* start Material *
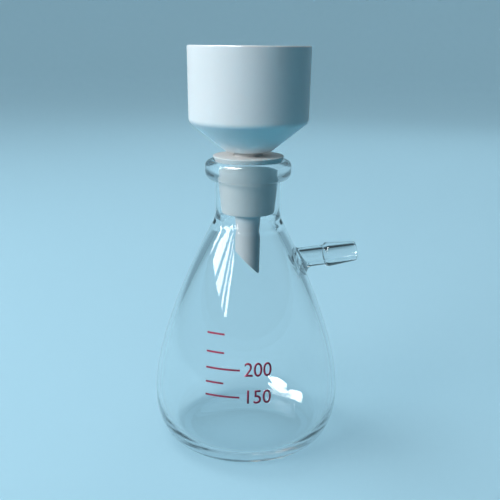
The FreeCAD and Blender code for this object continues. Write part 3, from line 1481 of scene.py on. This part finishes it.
@dataclass
class Studio:
    """The plain floor and backdrop, the soft lamps, the window's panes and the camera."""

    heading: float = 7.0
    distance: float = 0.327
    aside: float = 0.00115
    eye_z: float = 0.1785
    pitch: float = 15.35
    roll: float = 0.6
    focal: float = 745.0
    frame: float = 500.0
    sensor: float = 36.0
    nearest: float = 0.01
    furthest: float = 50.0
    aim_z: float = 0.085
    floor_colour: Colour = (0.41, 0.70, 0.86)
    floor_mottle: float = 0.97
    floor_roughness: float = 0.7
    floor_specular: float = 0.2
    shown_colour: Colour = (0.38, 0.68, 0.85)
    bounce_colour: Colour = (0.10, 0.36, 0.50)
    plain_share: float = 0.45
    fill_colour: Colour = (0.92, 0.96, 1.0)
    fill_strength: float = 0.10
    dark_strength: float = 0.06
    backdrop_strength: float = 0.5
    window_distance: float = 2.0
    floor_radius: float = 4.5
    floor_turn: float = 1.2
    floor_lean: float = 0.8
    floor_rise: float = 1.6
    floor_row: float = 0.5
    floor_arc_steps: int = 16
    floor_segments: int = 64

    def __post_init__(self) -> None:
        """Works out the level directions that the camera sees as ahead and right."""
        heading = math.radians(self.heading)
        self.ahead = Vector((math.sin(heading), math.cos(heading), 0))
        self.right = Vector((math.cos(heading), -math.sin(heading), 0))

    def camera(self) -> Object:
        """The camera, level with the rim and looking down at the flask.

        Returns:
            The camera.
        """
        pitch, roll = math.radians(self.pitch), math.radians(self.roll)
        ahead = self.ahead * math.cos(pitch) - Vector((0, 0, math.sin(pitch)))
        up = self.ahead * math.sin(pitch) + Vector((0, 0, math.cos(pitch)))
        turned_right = self.right * math.cos(roll) + up * math.sin(roll)
        turned_up = up * math.cos(roll) - self.right * math.sin(roll)
        place = self.right * self.aside - self.ahead * self.distance + Vector((0, 0, self.eye_z))
        lens = bpy.data.cameras.new("camera")
        lens.sensor_width = self.sensor
        lens.lens = self.focal / self.frame * lens.sensor_width
        lens.clip_start = self.nearest
        lens.clip_end = self.furthest
        shown = placed("camera", lens)
        turn = Matrix((turned_right, turned_up, -ahead)).transposed()
        shown.matrix_world = Matrix.Translation(place) @ turn.to_4x4()
        bpy.context.scene.camera = shown
        return shown

    def direction(self, azimuth: float, elevation: float) -> Vector:
        """A direction from the object; azimuth 0 is towards the camera and 90 is to its right.

        Args:
            azimuth: degrees round the object.
            elevation: degrees up from level.

        Returns:
            The direction, with a length of 1.
        """
        a, e = math.radians(azimuth), math.radians(elevation)
        flat = -self.ahead * math.cos(a) + self.right * math.sin(a)
        return flat * math.cos(e) + Vector((0, 0, math.sin(e)))

    def lamp(self, lamp: Lamp) -> Object:
        """Sets up one lamp.

        Args:
            lamp: where it stands, its size and its power.

        Returns:
            Its object.
        """
        light = bpy.data.lights.new(lamp.name, "AREA")
        light.shape = "RECTANGLE"
        light.size = lamp.width
        light.size_y = lamp.height
        light.energy = lamp.watts
        shown = placed(lamp.name, light)
        shown.visible_glossy = shown.visible_transmission = lamp.mirrored
        towards = self.direction(lamp.azimuth, lamp.elevation)
        place = Vector((0, 0, self.aim_z)) + towards * lamp.distance
        turn = towards.to_track_quat("Z", "Y").to_matrix()
        shown.matrix_world = Matrix.Translation(place) @ turn.to_4x4()
        return shown

    def pane(self, pane: Pane) -> Object:
        """Sets up one pane of the window, facing the object.

        Args:
            pane: where its corners lie, its strength and the wall that mirrors it.

        Returns:
            Its object.
        """
        aim = Vector((0, 0, self.aim_z))
        spots = [aim + self.direction(*corner) * self.window_distance for corner in pane.corners]
        draft = MeshDraft()
        draft.faces.append(tuple(draft.ring(spots)))
        nodes = FinishNodes(bpy.data.materials.new(pane.name))
        test, faces = ("GREATER_THAN", TWO_FACES_PASSED) if pane.far_wall else ("LESS_THAN", NO_GLASS_PASSED)
        wall = nodes.math(test, nodes.ray("Transmission Depth"), faces)
        once = nodes.math("LESS_THAN", nodes.ray("Glossy Depth"), MIRRORED_ONCE)
        unseen = nodes.node("ShaderNodeBsdfTransparent").outputs[0]
        glow = nodes.glow("ShaderNodeEmission", (1.0, 1.0, 1.0), pane.strength)
        material = nodes.show(nodes.mixed(nodes.math("MULTIPLY", wall, once), unseen, glow))
        material.cycles.emission_sampling = "NONE"
        shown = placed(pane.name, draft.mesh(pane.name), material)
        shown.visible_camera = shown.visible_diffuse = shown.visible_shadow = False
        return shown

    def floor(self) -> Object:
        """The plain floor, round, with an edge that curves up into the backdrop.

        Returns:
            Its object.
        """
        corners = [
            Corner(0.0, 0.0),
            Corner(self.floor_radius, 0.0, self.floor_turn),
            Corner(self.floor_radius + self.floor_lean, self.floor_rise),
        ]
        outline = rounded(corners, self.floor_row, self.floor_arc_steps)
        draft = MeshDraft()
        draft.joined(draft.turned(outline, self.floor_segments))
        shown = placed("studio_floor", draft.mesh("studio_floor"), self.floor_material())
        shown.data.shade_smooth()
        return shown

    def floor_material(self) -> Material:
        """The floor's plain pale finish, which bounces a deeper colour up onto the object.

        Returns:
            The material.
        """
        nodes = FinishNodes(bpy.data.materials.new("studio_floor"))
        low = tuple(self.floor_mottle * c for c in self.floor_colour)
        plain_floor = nodes.tint(nodes.noise(Grain(scale=3.0, detail=2.0)), low, self.floor_colour)
        surface = nodes.node(
            "ShaderNodeBsdfPrincipled",
            Roughness=self.floor_roughness,
            Specular_IOR_Level=self.floor_specular,
            Base_Color=nodes.tint(nodes.ray("Is Diffuse Ray"), plain_floor, self.bounce_colour),
        )
        seen = nodes.ray("Is Camera Ray")
        for fact in ("Is Transmission Ray", "Is Glossy Ray"):
            seen = nodes.math("MAXIMUM", seen, nodes.ray(fact))
        plain = nodes.glow("ShaderNodeEmission", self.shown_colour)
        share = nodes.math("MULTIPLY", seen, self.plain_share)
        return nodes.show(nodes.mixed(share, surface.outputs["BSDF"], plain))

    def world(self) -> None:
        """The soft even light from all round; past the backdrop, glass mirrors a dim room."""
        nodes = FinishNodes(bpy.data.worlds.new("studio"))
        shown = nodes.glow("ShaderNodeBackground", self.fill_colour, self.fill_strength)
        for fact, strength in (
            ("Is Transmission Ray", self.dark_strength),
            ("Is Glossy Ray", self.dark_strength),
            ("Is Camera Ray", self.backdrop_strength),
        ):
            ground = nodes.glow("ShaderNodeBackground", self.shown_colour, strength)
            shown = nodes.mixed(nodes.ray(fact), shown, ground)
        bpy.context.scene.world = nodes.show(shown, "ShaderNodeOutputWorld")

    def build(self) -> list[Object]:
        """Sets up the whole studio.

        Returns:
            The floor and the panes.
        """
        self.camera()
        self.world()
        for lamp in LAMPS:
            self.lamp(lamp)
        return [self.floor()] + [self.pane(pane) for pane in PANES]


# ---- The whole ----


def settle_light() -> None:
    """Keeps colours plain and lets light pass all the walls of the glass."""
    scene = bpy.context.scene
    scene.view_settings.view_transform = "Standard"
    scene.cycles.sample_clamp_indirect = 60.0
    scene.cycles.max_bounces = 32
    scene.cycles.glossy_bounces = 24
    scene.cycles.transmission_bounces = 32
    scene.cycles.transparent_max_bounces = 32
    bpy.context.view_layer.update()


def main() -> None:
    """Builds every piece in order, ties it to the frame and sets up the studio."""
    logging.basicConfig(level=logging.INFO, format="%(name)s: %(message)s")
    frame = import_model()

    flask_low, flask_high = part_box("filter_flask")
    stopper_low, stopper_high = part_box("rubber_stopper")
    funnel_low, funnel_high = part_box("filter_funnel")

    flask = FilterFlask(height=flask_high.z, body_radius=-flask_low.y)
    stopper = RubberStopper(
        foot_z=stopper_low.z,
        top_z=stopper_high.z,
        top_radius=stopper_high.y,
        seat_top_z=flask.seat_top_z,
        seat_radius=flask.seat_radius,
        grip_top_z=flask.height - flask.mouth_depth,
        grip_radius=flask.bore_radius,
    )
    funnel = FilterFunnel(
        rim_z=funnel_high.z,
        rim_radius=funnel_high.y,
        tip_z=funnel_low.z,
        stopper_top_z=stopper_high.z,
    )
    for assembly, node, slot in (
        (flask, "filter_flask", "flask_glass"),
        (Graduations(skin=flask.outer), None, "flask_glass"),
        (stopper, "rubber_stopper", "stopper_rubber"),
        (funnel, "filter_funnel", "funnel_plastic"),
    ):
        piece = assembly.build()
        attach(piece, "root")
        if node:
            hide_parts(node)
        LOG.info("%s: %d faces", piece.name, len(piece.data.polygons))

    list(Studio().build())
    settle_light()


if __name__ == "__main__":
    main()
* end Material *
> _Given request_:
Each line from the top of the material above through the line with "at the flask." must be echoed exactly, and no other line.

> _Exercise solution_:
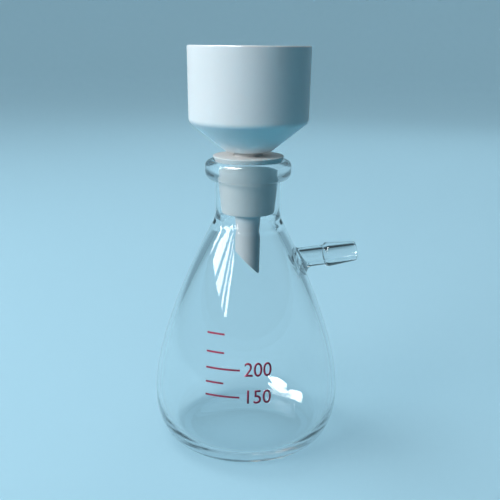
The FreeCAD and Blender code for this object continues. Write part 3, from line 1481 of scene.py on. This part finishes it.
@dataclass
class Studio:
    """The plain floor and backdrop, the soft lamps, the window's panes and the camera."""

    heading: float = 7.0
    distance: float = 0.327
    aside: float = 0.00115
    eye_z: float = 0.1785
    pitch: float = 15.35
    roll: float = 0.6
    focal: float = 745.0
    frame: float = 500.0
    sensor: float = 36.0
    nearest: float = 0.01
    furthest: float = 50.0
    aim_z: float = 0.085
    floor_colour: Colour = (0.41, 0.70, 0.86)
    floor_mottle: float = 0.97
    floor_roughness: float = 0.7
    floor_specular: float = 0.2
    shown_colour: Colour = (0.38, 0.68, 0.85)
    bounce_colour: Colour = (0.10, 0.36, 0.50)
    plain_share: float = 0.45
    fill_colour: Colour = (0.92, 0.96, 1.0)
    fill_strength: float = 0.10
    dark_strength: float = 0.06
    backdrop_strength: float = 0.5
    window_distance: float = 2.0
    floor_radius: float = 4.5
    floor_turn: float = 1.2
    floor_lean: float = 0.8
    floor_rise: float = 1.6
    floor_row: float = 0.5
    floor_arc_steps: int = 16
    floor_segments: int = 64

    def __post_init__(self) -> None:
        """Works out the level directions that the camera sees as ahead and right."""
        heading = math.radians(self.heading)
        self.ahead = Vector((math.sin(heading), math.cos(heading), 0))
        self.right = Vector((math.cos(heading), -math.sin(heading), 0))

    def camera(self) -> Object:
        """The camera, level with the rim and looking down at the flask.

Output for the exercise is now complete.